*SUPPLIED INFORMATION:*

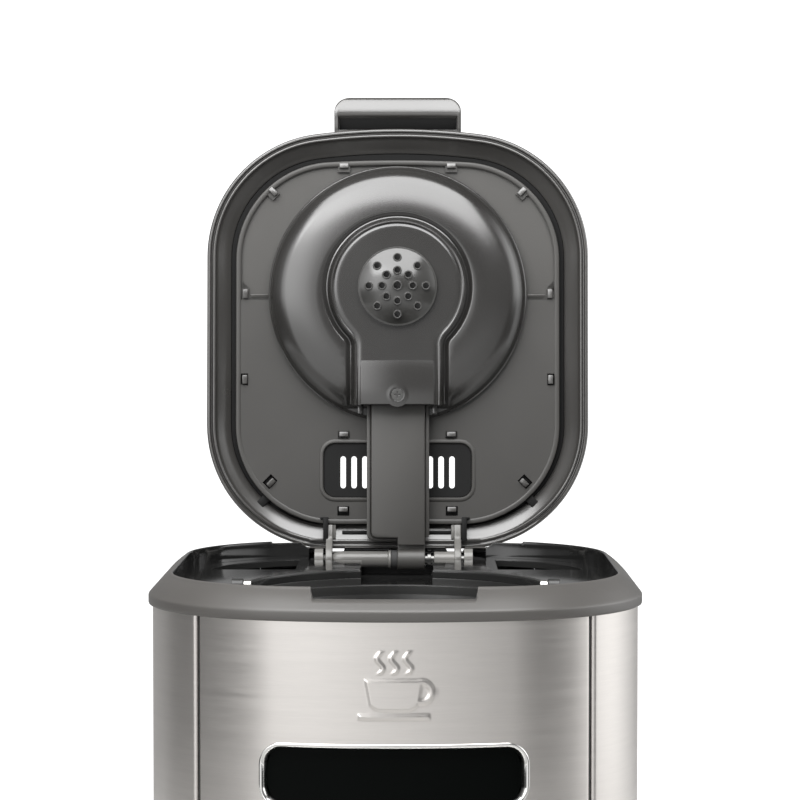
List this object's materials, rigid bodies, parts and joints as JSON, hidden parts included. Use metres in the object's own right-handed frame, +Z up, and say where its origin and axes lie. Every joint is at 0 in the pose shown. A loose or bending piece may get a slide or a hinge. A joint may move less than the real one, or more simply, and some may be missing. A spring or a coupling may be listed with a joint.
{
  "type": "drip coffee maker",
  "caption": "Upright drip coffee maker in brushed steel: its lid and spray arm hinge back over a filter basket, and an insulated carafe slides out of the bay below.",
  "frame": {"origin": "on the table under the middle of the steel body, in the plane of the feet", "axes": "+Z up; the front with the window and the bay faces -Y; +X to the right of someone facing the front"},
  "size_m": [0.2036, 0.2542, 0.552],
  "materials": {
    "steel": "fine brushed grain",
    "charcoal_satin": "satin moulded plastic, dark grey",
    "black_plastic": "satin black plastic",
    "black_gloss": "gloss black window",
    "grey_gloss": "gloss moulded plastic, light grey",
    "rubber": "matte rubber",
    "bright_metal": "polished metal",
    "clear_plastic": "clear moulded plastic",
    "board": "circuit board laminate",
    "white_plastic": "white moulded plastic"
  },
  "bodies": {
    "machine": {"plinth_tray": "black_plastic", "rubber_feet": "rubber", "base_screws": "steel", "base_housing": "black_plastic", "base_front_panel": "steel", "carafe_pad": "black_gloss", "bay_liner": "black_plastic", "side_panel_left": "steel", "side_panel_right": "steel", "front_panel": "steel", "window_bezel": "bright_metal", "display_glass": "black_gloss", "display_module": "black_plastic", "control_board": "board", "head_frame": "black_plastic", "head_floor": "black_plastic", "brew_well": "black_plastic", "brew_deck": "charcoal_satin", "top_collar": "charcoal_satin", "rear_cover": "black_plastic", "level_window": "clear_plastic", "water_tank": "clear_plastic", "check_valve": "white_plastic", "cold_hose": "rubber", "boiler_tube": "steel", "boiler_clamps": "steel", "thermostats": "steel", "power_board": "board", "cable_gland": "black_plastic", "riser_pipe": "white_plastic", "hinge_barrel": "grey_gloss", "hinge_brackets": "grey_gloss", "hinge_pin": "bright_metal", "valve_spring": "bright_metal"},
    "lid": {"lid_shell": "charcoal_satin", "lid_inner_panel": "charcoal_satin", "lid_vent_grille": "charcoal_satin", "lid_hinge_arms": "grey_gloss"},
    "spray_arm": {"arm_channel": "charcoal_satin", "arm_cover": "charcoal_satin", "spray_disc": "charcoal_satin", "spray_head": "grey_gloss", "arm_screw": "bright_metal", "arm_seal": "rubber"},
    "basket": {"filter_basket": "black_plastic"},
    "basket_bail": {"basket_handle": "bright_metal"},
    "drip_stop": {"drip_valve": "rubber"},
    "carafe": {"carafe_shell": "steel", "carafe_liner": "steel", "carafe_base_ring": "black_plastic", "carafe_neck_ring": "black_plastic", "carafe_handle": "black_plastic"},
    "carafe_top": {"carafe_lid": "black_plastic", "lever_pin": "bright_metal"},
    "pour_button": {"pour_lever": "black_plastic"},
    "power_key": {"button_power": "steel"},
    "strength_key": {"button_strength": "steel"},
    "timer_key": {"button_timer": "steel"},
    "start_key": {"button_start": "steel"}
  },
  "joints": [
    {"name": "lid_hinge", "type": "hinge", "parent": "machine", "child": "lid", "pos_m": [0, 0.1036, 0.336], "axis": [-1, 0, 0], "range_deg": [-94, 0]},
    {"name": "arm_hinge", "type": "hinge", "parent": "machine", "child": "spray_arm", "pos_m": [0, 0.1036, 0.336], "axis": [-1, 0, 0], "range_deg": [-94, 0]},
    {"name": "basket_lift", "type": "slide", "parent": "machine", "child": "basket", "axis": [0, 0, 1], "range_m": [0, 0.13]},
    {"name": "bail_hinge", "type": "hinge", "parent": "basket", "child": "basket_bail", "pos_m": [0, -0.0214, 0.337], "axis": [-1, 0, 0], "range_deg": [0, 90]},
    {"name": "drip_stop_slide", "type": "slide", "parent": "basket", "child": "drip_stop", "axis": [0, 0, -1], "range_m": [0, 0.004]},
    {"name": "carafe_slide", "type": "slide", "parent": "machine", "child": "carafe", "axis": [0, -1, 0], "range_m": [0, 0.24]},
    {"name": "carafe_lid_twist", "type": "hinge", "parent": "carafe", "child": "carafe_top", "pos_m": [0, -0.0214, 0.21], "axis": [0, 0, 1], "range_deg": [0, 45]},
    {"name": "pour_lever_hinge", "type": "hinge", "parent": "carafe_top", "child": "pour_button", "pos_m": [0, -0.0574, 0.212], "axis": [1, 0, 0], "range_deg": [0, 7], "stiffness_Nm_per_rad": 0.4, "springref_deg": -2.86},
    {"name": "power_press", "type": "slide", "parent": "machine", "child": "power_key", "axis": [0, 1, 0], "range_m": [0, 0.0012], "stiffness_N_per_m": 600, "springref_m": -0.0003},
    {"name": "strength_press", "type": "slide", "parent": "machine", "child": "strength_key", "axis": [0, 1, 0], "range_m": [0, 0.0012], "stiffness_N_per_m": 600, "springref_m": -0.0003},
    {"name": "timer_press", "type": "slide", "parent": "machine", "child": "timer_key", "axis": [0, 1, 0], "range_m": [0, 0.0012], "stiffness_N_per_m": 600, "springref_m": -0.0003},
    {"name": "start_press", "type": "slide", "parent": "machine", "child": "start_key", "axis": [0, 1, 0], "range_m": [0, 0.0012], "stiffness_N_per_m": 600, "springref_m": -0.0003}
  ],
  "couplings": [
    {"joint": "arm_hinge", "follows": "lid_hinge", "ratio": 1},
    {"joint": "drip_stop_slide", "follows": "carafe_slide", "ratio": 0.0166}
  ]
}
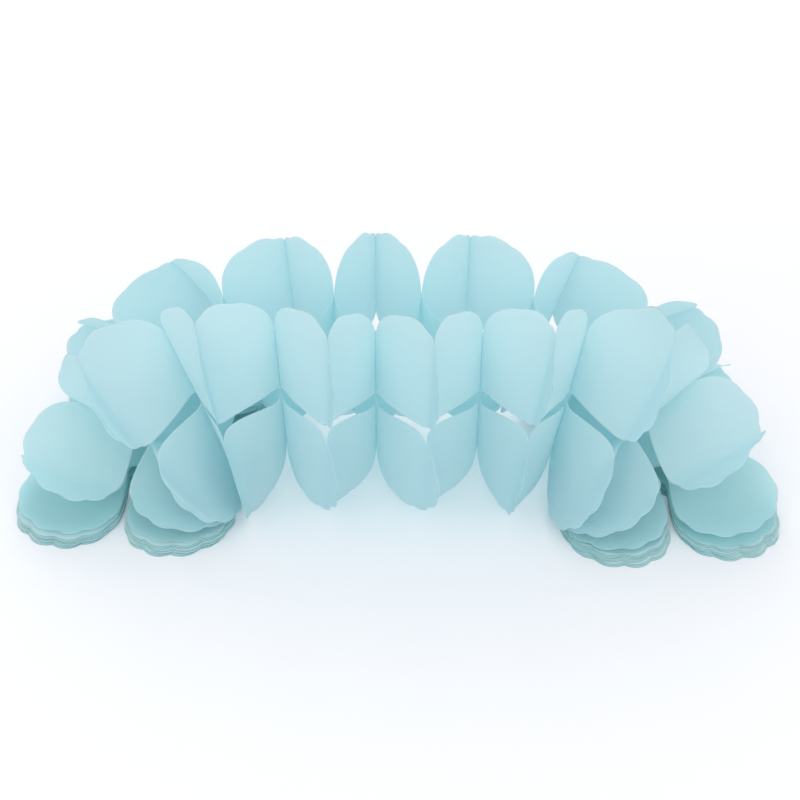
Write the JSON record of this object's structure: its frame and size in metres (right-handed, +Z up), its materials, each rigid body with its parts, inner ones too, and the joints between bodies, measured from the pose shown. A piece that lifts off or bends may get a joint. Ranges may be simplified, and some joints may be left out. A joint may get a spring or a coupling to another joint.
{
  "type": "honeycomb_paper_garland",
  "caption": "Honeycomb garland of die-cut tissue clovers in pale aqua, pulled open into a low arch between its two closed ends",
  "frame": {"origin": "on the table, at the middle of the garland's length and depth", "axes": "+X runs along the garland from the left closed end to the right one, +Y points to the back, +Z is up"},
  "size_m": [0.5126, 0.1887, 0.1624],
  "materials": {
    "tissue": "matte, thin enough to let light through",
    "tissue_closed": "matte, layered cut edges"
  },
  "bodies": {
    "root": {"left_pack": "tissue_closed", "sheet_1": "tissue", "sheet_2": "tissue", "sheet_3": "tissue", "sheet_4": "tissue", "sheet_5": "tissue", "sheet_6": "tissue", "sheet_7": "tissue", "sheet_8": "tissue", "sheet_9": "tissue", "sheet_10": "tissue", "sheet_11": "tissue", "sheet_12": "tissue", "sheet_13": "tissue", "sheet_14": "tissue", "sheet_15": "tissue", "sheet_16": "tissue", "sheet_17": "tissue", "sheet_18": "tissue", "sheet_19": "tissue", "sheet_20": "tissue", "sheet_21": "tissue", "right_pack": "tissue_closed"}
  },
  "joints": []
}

*EXERCISE AIM:*
Please restate the whole listing word for word.

*RESPONSE FOR THIS EXERCISE:*
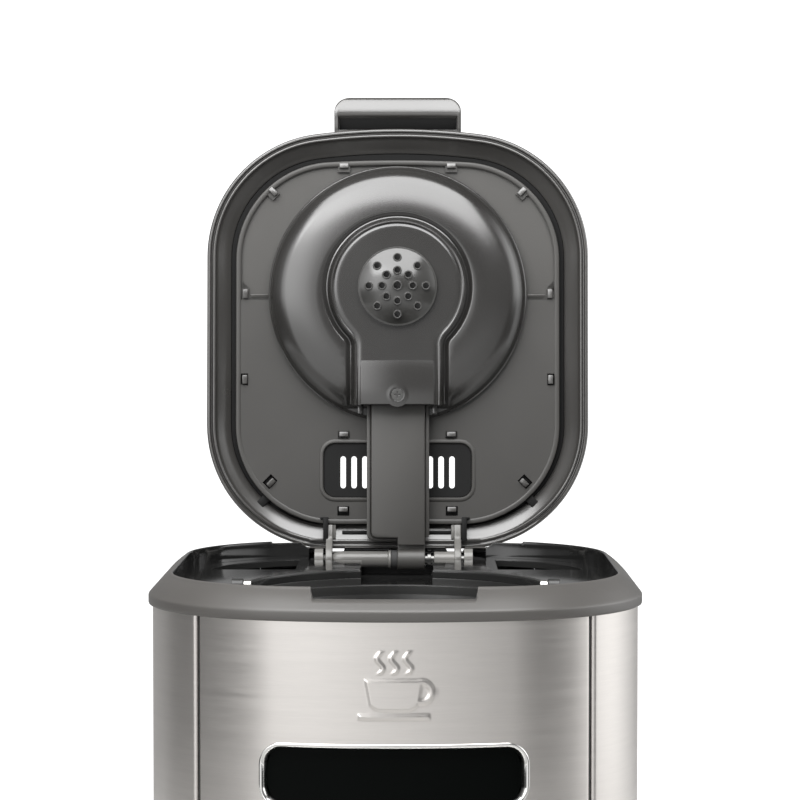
List this object's materials, rigid bodies, parts and joints as JSON, hidden parts included. Use metres in the object's own right-handed frame, +Z up, and say where its origin and axes lie. Every joint is at 0 in the pose shown. A loose or bending piece may get a slide or a hinge. A joint may move less than the real one, or more simply, and some may be missing. A spring or a coupling may be listed with a joint.
{
  "type": "drip coffee maker",
  "caption": "Upright drip coffee maker in brushed steel: its lid and spray arm hinge back over a filter basket, and an insulated carafe slides out of the bay below.",
  "frame": {"origin": "on the table under the middle of the steel body, in the plane of the feet", "axes": "+Z up; the front with the window and the bay faces -Y; +X to the right of someone facing the front"},
  "size_m": [0.2036, 0.2542, 0.552],
  "materials": {
    "steel": "fine brushed grain",
    "charcoal_satin": "satin moulded plastic, dark grey",
    "black_plastic": "satin black plastic",
    "black_gloss": "gloss black window",
    "grey_gloss": "gloss moulded plastic, light grey",
    "rubber": "matte rubber",
    "bright_metal": "polished metal",
    "clear_plastic": "clear moulded plastic",
    "board": "circuit board laminate",
    "white_plastic": "white moulded plastic"
  },
  "bodies": {
    "machine": {"plinth_tray": "black_plastic", "rubber_feet": "rubber", "base_screws": "steel", "base_housing": "black_plastic", "base_front_panel": "steel", "carafe_pad": "black_gloss", "bay_liner": "black_plastic", "side_panel_left": "steel", "side_panel_right": "steel", "front_panel": "steel", "window_bezel": "bright_metal", "display_glass": "black_gloss", "display_module": "black_plastic", "control_board": "board", "head_frame": "black_plastic", "head_floor": "black_plastic", "brew_well": "black_plastic", "brew_deck": "charcoal_satin", "top_collar": "charcoal_satin", "rear_cover": "black_plastic", "level_window": "clear_plastic", "water_tank": "clear_plastic", "check_valve": "white_plastic", "cold_hose": "rubber", "boiler_tube": "steel", "boiler_clamps": "steel", "thermostats": "steel", "power_board": "board", "cable_gland": "black_plastic", "riser_pipe": "white_plastic", "hinge_barrel": "grey_gloss", "hinge_brackets": "grey_gloss", "hinge_pin": "bright_metal", "valve_spring": "bright_metal"},
    "lid": {"lid_shell": "charcoal_satin", "lid_inner_panel": "charcoal_satin", "lid_vent_grille": "charcoal_satin", "lid_hinge_arms": "grey_gloss"},
    "spray_arm": {"arm_channel": "charcoal_satin", "arm_cover": "charcoal_satin", "spray_disc": "charcoal_satin", "spray_head": "grey_gloss", "arm_screw": "bright_metal", "arm_seal": "rubber"},
    "basket": {"filter_basket": "black_plastic"},
    "basket_bail": {"basket_handle": "bright_metal"},
    "drip_stop": {"drip_valve": "rubber"},
    "carafe": {"carafe_shell": "steel", "carafe_liner": "steel", "carafe_base_ring": "black_plastic", "carafe_neck_ring": "black_plastic", "carafe_handle": "black_plastic"},
    "carafe_top": {"carafe_lid": "black_plastic", "lever_pin": "bright_metal"},
    "pour_button": {"pour_lever": "black_plastic"},
    "power_key": {"button_power": "steel"},
    "strength_key": {"button_strength": "steel"},
    "timer_key": {"button_timer": "steel"},
    "start_key": {"button_start": "steel"}
  },
  "joints": [
    {"name": "lid_hinge", "type": "hinge", "parent": "machine", "child": "lid", "pos_m": [0, 0.1036, 0.336], "axis": [-1, 0, 0], "range_deg": [-94, 0]},
    {"name": "arm_hinge", "type": "hinge", "parent": "machine", "child": "spray_arm", "pos_m": [0, 0.1036, 0.336], "axis": [-1, 0, 0], "range_deg": [-94, 0]},
    {"name": "basket_lift", "type": "slide", "parent": "machine", "child": "basket", "axis": [0, 0, 1], "range_m": [0, 0.13]},
    {"name": "bail_hinge", "type": "hinge", "parent": "basket", "child": "basket_bail", "pos_m": [0, -0.0214, 0.337], "axis": [-1, 0, 0], "range_deg": [0, 90]},
    {"name": "drip_stop_slide", "type": "slide", "parent": "basket", "child": "drip_stop", "axis": [0, 0, -1], "range_m": [0, 0.004]},
    {"name": "carafe_slide", "type": "slide", "parent": "machine", "child": "carafe", "axis": [0, -1, 0], "range_m": [0, 0.24]},
    {"name": "carafe_lid_twist", "type": "hinge", "parent": "carafe", "child": "carafe_top", "pos_m": [0, -0.0214, 0.21], "axis": [0, 0, 1], "range_deg": [0, 45]},
    {"name": "pour_lever_hinge", "type": "hinge", "parent": "carafe_top", "child": "pour_button", "pos_m": [0, -0.0574, 0.212], "axis": [1, 0, 0], "range_deg": [0, 7], "stiffness_Nm_per_rad": 0.4, "springref_deg": -2.86},
    {"name": "power_press", "type": "slide", "parent": "machine", "child": "power_key", "axis": [0, 1, 0], "range_m": [0, 0.0012], "stiffness_N_per_m": 600, "springref_m": -0.0003},
    {"name": "strength_press", "type": "slide", "parent": "machine", "child": "strength_key", "axis": [0, 1, 0], "range_m": [0, 0.0012], "stiffness_N_per_m": 600, "springref_m": -0.0003},
    {"name": "timer_press", "type": "slide", "parent": "machine", "child": "timer_key", "axis": [0, 1, 0], "range_m": [0, 0.0012], "stiffness_N_per_m": 600, "springref_m": -0.0003},
    {"name": "start_press", "type": "slide", "parent": "machine", "child": "start_key", "axis": [0, 1, 0], "range_m": [0, 0.0012], "stiffness_N_per_m": 600, "springref_m": -0.0003}
  ],
  "couplings": [
    {"joint": "arm_hinge", "follows": "lid_hinge", "ratio": 1},
    {"joint": "drip_stop_slide", "follows": "carafe_slide", "ratio": 0.0166}
  ]
}
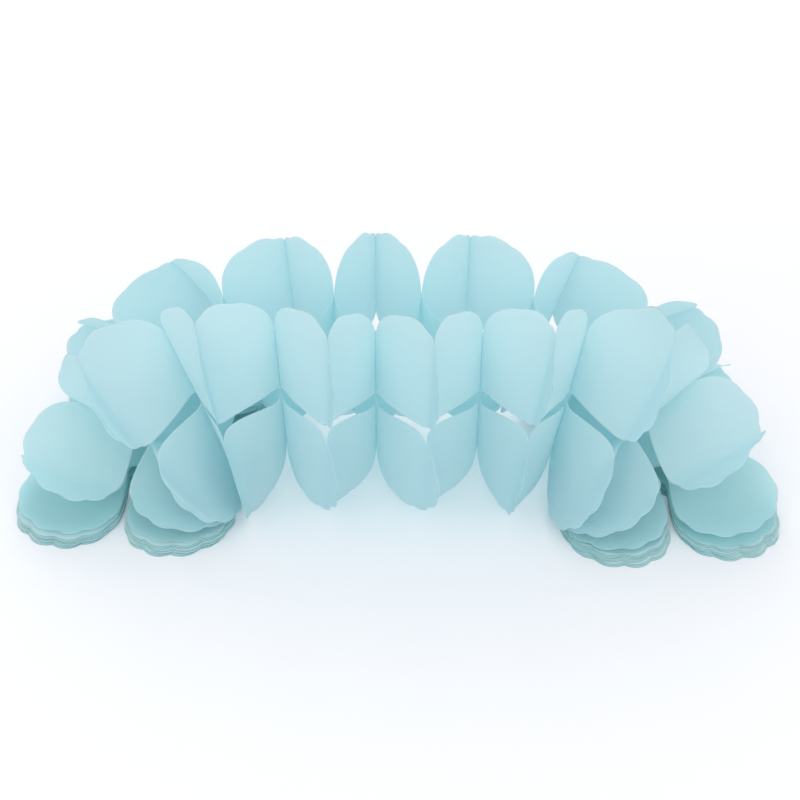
Write the JSON record of this object's structure: its frame and size in metres (right-handed, +Z up), its materials, each rigid body with its parts, inner ones too, and the joints between bodies, measured from the pose shown. A piece that lifts off or bends may get a joint. Ranges may be simplified, and some joints may be left out. A joint may get a spring or a coupling to another joint.
{
  "type": "honeycomb_paper_garland",
  "caption": "Honeycomb garland of die-cut tissue clovers in pale aqua, pulled open into a low arch between its two closed ends",
  "frame": {"origin": "on the table, at the middle of the garland's length and depth", "axes": "+X runs along the garland from the left closed end to the right one, +Y points to the back, +Z is up"},
  "size_m": [0.5126, 0.1887, 0.1624],
  "materials": {
    "tissue": "matte, thin enough to let light through",
    "tissue_closed": "matte, layered cut edges"
  },
  "bodies": {
    "root": {"left_pack": "tissue_closed", "sheet_1": "tissue", "sheet_2": "tissue", "sheet_3": "tissue", "sheet_4": "tissue", "sheet_5": "tissue", "sheet_6": "tissue", "sheet_7": "tissue", "sheet_8": "tissue", "sheet_9": "tissue", "sheet_10": "tissue", "sheet_11": "tissue", "sheet_12": "tissue", "sheet_13": "tissue", "sheet_14": "tissue", "sheet_15": "tissue", "sheet_16": "tissue", "sheet_17": "tissue", "sheet_18": "tissue", "sheet_19": "tissue", "sheet_20": "tissue", "sheet_21": "tissue", "right_pack": "tissue_closed"}
  },
  "joints": []
}